From the listing below, copy only the lines from the line that contains "outer_lens()" to the line that contains "bpy.context.scene.collection.objects.link(empty)", counting those two lines as part of the copy.
════════════════
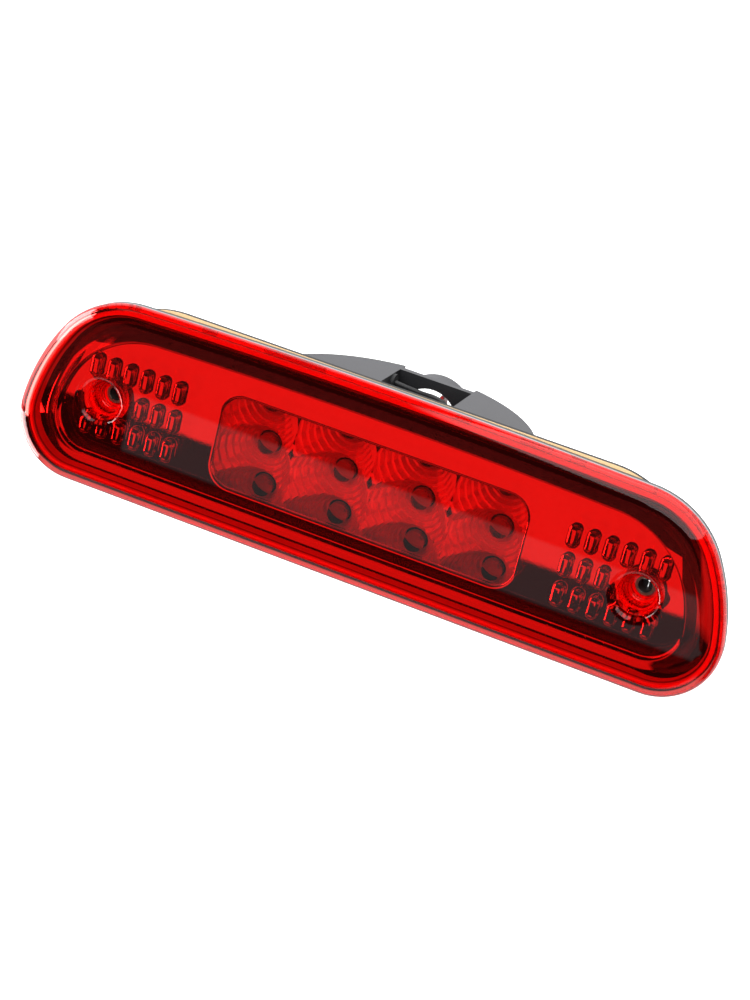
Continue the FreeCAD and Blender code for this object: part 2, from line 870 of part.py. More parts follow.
def rear_housing():
    """Dark housing: front plate, tray, drum with its wire pocket, collar and screw bosses."""
    start = "- housing_back_front"
    outer_tray = tray("TrayOutside", "0", start, "tray_depth")
    outer_drum = drum("DrumOutside", "drum_radius", "drum_half_height", start)
    solids = [housing_front(), outer_tray, outer_drum] + screw_bosses()
    shell = cut("HousingShell", fuse("HousingBlock", solids), housing_hollow())
    open_shell = cut("HousingOpen", shell, wire_pocket())
    with_collar = fuse("HousingCollared", [open_shell, collar_ring()])
    bores = [
        rod("CollarBore", "collar_bore_radius", "drum_radius", "0", "pocket_front", "collar_height")
    ]
    bores.append(
        rod("RedBore", "grommet_neck_radius", "housing_wall", "red_exit_x",
            "pocket_front - housing_wall", "red_exit_z")
    )
    bores.append(
        rod("BlackBore", "grommet_neck_radius", "housing_wall",
            "- pocket_half_width - housing_wall", "black_exit_y", "black_exit_z", SIDEWAYS)
    )
    for side, sign in SIDES:
        x = "%d * screw_offset" % sign
        start = "- well_back_front"
        bores.append(rod("SleeveBore_" + side, "sleeve_radius", "well_back_front", x, start))
        room = "well_tube_radius + bezel_gap"
        depth = "lens_back_front - well_back_front"
        bores.append(rod("TubeBore_" + side, room, depth, x, "- lens_back_front"))
    bore_group = fuse("HousingBores", bores)
    return finish(cut("RearHousing", with_collar, bore_group), "rear_housing")


def screw_sleeves():
    """Metal sleeves that take the clamping load of the mounting screws."""
    for side, sign in SIDES:
        x = "%d * screw_offset" % sign
        length = "well_back_front + well_floor_wall"
        start = "- well_back_front - well_floor_wall"
        outside = rod("SleeveOut_" + side, "sleeve_radius", length, x, start)
        inside = rod("SleeveIn_" + side, "sleeve_bore_radius", length, x, start)
        finish(cut("Sleeve_" + side, outside, inside), "screw_sleeve_" + side)


# ---- pigtail ------------------------------------------------------------------------------


def grommet(label, x, y, z, lip_x, lip_y, turn):
    """Rubber bushing of one wire: a neck through the pocket's wall and a lip outside it."""
    length = "housing_wall + grommet_lip"
    neck = rod(label + "Neck", "grommet_neck_radius", length, x, y, z, turn)
    lip = rod(label + "Lip", "grommet_radius", "grommet_lip", lip_x, lip_y, z, turn)
    return finish(fuse(label + "Bushing", [neck, lip]), "wire_grommet_" + label.lower())


def grommets():
    """The red wire's bushing is in the pocket's front wall, the black wire's in its left wall."""
    front = "pocket_front - housing_wall"
    left = "- pocket_half_width - housing_wall"
    grommet("Red", "red_exit_x", front, "red_exit_z", "red_exit_x", "pocket_front", BACKWARD)
    side = "- pocket_half_width"
    grommet("Black", left, "black_exit_y", "black_exit_z", side, "black_exit_y", SIDEWAYS)


def rounded_path(points):
    """Straight runs joined by tangent arcs as large as their two runs allow."""
    route = [Vector(*point) for point in points]
    edges = []
    radii = []
    start = route[0]
    for before, corner, after in zip(route, route[1:], route[2:]):
        into = (corner - before).normalize()
        out = (after - corner).normalize()
        turn = into.getAngle(out)
        trim = 0.45 * min((corner - before).Length, (after - corner).Length)
        radii.append(trim / math.tan(turn / 2))
        arc_start = corner - into * trim
        arc_end = corner + out * trim
        inward = (out - into).normalize()
        sagitta = radii[-1] * (1 / math.cos(turn / 2) - 1)
        middle = corner + inward * sagitta
        edges.append(Part.LineSegment(start, arc_start).toShape())
        edges.append(Part.Arc(arc_start, middle, arc_end).toShape())
        start = arc_end
    edges.append(Part.LineSegment(start, route[-1]).toShape())
    print("arc radii", [round(radius, 1) for radius in radii])
    return Part.Wire(edges)


def wire(label, points):
    """One insulated wire, swept along its rounded route."""
    path = rounded_path(points)
    first = Vector(*points[0])
    along = Vector(*points[1]) - first
    radius = size("wire_radius")
    section = Part.Wire(Part.Circle(first, along, radius).toShape())
    tube = path.makePipeShell([section], True, True)
    share = tube.Volume / (math.pi * radius**2 * path.Length)
    print(label, "length", round(path.Length, 1), "volume share", round(share, 4))
    thing = doc.addObject("Part::Feature", "Tube_" + label)
    thing.Shape = tube
    return finish(thing, label)


def plug_block(name, label, width, depth, height, bottom, tools):
    """A rectangular piece of the plug, centred on it, less its tools."""
    x = "plug_x - ( %s ) / 2" % width
    y = "plug_y - ( %s ) / 2" % depth
    block = box(name + "Block", width, depth, height, x, y, bottom)
    if not tools:
        return finish(block, label)
    return finish(cut(name, block, fuse(name + "Tools", tools)), label)


def blades():
    """The two contact blades, one behind each wire, standing in the plug's mouth."""
    for label, side in (("terminal_red", -1), ("terminal_black", 1)):
        x = "plug_x + %d * wire_spacing / 2 - blade_width / 2" % side
        y = "plug_y - blade_thickness / 2"
        base = "plug_top - plug_length + plug_mouth_depth"
        thing = box("Blade_" + label, "blade_width", "blade_thickness", "blade_length", x, y,
                    base + " - blade_length")
        finish(thing, label)


def plug():
    """Two-way plug at the end of the wires: shell, wire seal and locking plate."""
    bottom = "plug_top - plug_length"
    mouth_width = "plug_width - 2 * plug_wall"
    mouth_depth = "plug_depth - 2 * plug_wall"
    mouth = box("PlugMouth", mouth_width, mouth_depth, "plug_mouth_depth",
                "plug_x - ( %s ) / 2" % mouth_width, "plug_y - ( %s ) / 2" % mouth_depth, bottom)
    slot_height = "lock_height"
    slot_floor = bottom + " + plug_mouth_depth + 2 * lock_height"
    slot = box("LockSlot", mouth_width, "plug_depth / 2", slot_height,
               "plug_x - ( %s ) / 2" % mouth_width, "plug_y", slot_floor)
    plug_block("PlugShell", "connector_shell", "plug_width", "plug_depth", "plug_length",
               bottom, [mouth, slot])
    lock = box("LockPlate", mouth_width, "plug_depth / 2 + plug_wall / 2", slot_height,
               "plug_x - ( %s ) / 2" % mouth_width, "plug_y", slot_floor)
    finish(lock, "connector_lock")
    plug_block("PlugSeal", "connector_seal", mouth_width, mouth_depth, "plug_seal_height",
               "plug_top", [])
    blades()


def pigtail():
    """Two grommets, two wires and the plug."""
    grommets()
    wire("wire_red", RED_ROUTE)
    wire("wire_black", BLACK_ROUTE)
    plug()


outer_lens()
lens_seal()
front_bezel()
led_reflector()
led_board()
leds()
board_parts()
module_screws()
rear_housing()
screw_sleeves()
gasket()
pigtail()
doc.recompute()

for thing in doc.Objects:
    if "Invalid" in thing.State or "Error" in thing.State:
        raise RuntimeError("not built: " + thing.Label + " " + str(thing.State))
for thing in PARTS:
    if thing.Shape.isNull() or not thing.Shape.isValid():
        raise RuntimeError("bad shape: " + thing.Label)
for thing in PARTS:
    thing.Shape.exportStep("parts/" + thing.Label + ".step")
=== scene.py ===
"""Third brake light: the visual model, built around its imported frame.

The lens looks along -Y, +X runs along the lamp and +Z is up. All lengths are in metres.
"""

import logging
import math
from collections.abc import Iterable, Sequence
from dataclasses import dataclass, field
from enum import Enum

import bmesh
import bpy
from mathutils import Matrix, Vector


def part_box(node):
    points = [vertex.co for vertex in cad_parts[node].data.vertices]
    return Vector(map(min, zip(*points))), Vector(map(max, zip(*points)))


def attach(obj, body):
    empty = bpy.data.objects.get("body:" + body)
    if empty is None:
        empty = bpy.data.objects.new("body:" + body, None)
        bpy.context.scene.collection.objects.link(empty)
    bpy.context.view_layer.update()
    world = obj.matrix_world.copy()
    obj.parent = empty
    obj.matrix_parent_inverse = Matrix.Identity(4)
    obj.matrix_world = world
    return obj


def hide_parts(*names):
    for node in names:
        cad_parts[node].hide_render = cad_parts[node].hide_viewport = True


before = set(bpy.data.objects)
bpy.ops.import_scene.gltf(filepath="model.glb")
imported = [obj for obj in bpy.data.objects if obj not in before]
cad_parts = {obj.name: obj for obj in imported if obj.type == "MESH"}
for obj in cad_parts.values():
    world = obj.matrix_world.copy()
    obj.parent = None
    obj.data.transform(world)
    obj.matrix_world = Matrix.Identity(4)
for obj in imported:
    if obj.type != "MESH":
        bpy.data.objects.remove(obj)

LOG = logging.getLogger("brake_light")
MM = 0.001
BODY = "root"

Point = tuple[float, float, float]
Colour = tuple[float, float, float, float]
Ring = list[Vector]


# ---- small helpers ------------------------------------------------------------------------


def link(name: str, mesh: bpy.types.Mesh) -> bpy.types.Object:
    """Put a mesh into the scene as an object at the origin.

    Args:
        name: The object's name.
        mesh: Its mesh.

    Returns:
        The new object.
    """
    thing = bpy.data.objects.new(name, mesh)
    bpy.context.scene.collection.objects.link(thing)
    return thing


def from_bmesh(name: str, bm: bmesh.types.BMesh, sharp_degrees: float) -> bpy.types.Object:
    """Turn a bmesh into a smooth-shaded object with sharp edges above an angle.

    Args:
        name: The object's name.
        bm: The mesh under construction; it is freed.
        sharp_degrees: Edges steeper than this stay sharp.

    Returns:
        The new object.
    """
    mesh = bpy.data.meshes.new(name)
    bm.to_mesh(mesh)
    bm.free()
    mesh.shade_smooth()
    mesh.set_sharp_from_angle(angle=math.radians(sharp_degrees))
    return link(name, mesh)


def add_ring(bm: bmesh.types.BMesh, points: Iterable[Vector]) -> list[bmesh.types.BMVert]:
    """Add the points of one ring to a mesh and return its vertices."""
    return [bm.verts.new(point) for point in points]


def bridge(
    bm: bmesh.types.BMesh,
    first: Sequence[bmesh.types.BMVert],
    second: Sequence[bmesh.types.BMVert],
) -> None:
    """Join two closed rings of equal length with quads.

    Args:
        bm: The mesh under construction.
        first: One ring.
        second: The next ring, in the same order.
    """
    count = len(first)
    for index in range(count):
        after = (index + 1) % count
        bm.faces.new((first[index], first[after], second[after], second[index]))


def loft(bm: bmesh.types.BMesh, rings: Sequence[Ring]) -> list[list[bmesh.types.BMVert]]:
    """Skin a row of closed rings.

    Args:
        bm: The mesh under construction.
        rings: Rings of equal length.

    Returns:
        The vertices of every ring.
    """
    made = [add_ring(bm, ring) for ring in rings]
    for first, second in zip(made, made[1:]):
        bridge(bm, first, second)
    return made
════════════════
## Answer
outer_lens()
lens_seal()
front_bezel()
led_reflector()
led_board()
leds()
board_parts()
module_screws()
rear_housing()
screw_sleeves()
gasket()
pigtail()
doc.recompute()

for thing in doc.Objects:
    if "Invalid" in thing.State or "Error" in thing.State:
        raise RuntimeError("not built: " + thing.Label + " " + str(thing.State))
for thing in PARTS:
    if thing.Shape.isNull() or not thing.Shape.isValid():
        raise RuntimeError("bad shape: " + thing.Label)
for thing in PARTS:
    thing.Shape.exportStep("parts/" + thing.Label + ".step")
=== scene.py ===
"""Third brake light: the visual model, built around its imported frame.

The lens looks along -Y, +X runs along the lamp and +Z is up. All lengths are in metres.
"""

import logging
import math
from collections.abc import Iterable, Sequence
from dataclasses import dataclass, field
from enum import Enum

import bmesh
import bpy
from mathutils import Matrix, Vector


def part_box(node):
    points = [vertex.co for vertex in cad_parts[node].data.vertices]
    return Vector(map(min, zip(*points))), Vector(map(max, zip(*points)))


def attach(obj, body):
    empty = bpy.data.objects.get("body:" + body)
    if empty is None:
        empty = bpy.data.objects.new("body:" + body, None)
        bpy.context.scene.collection.objects.link(empty)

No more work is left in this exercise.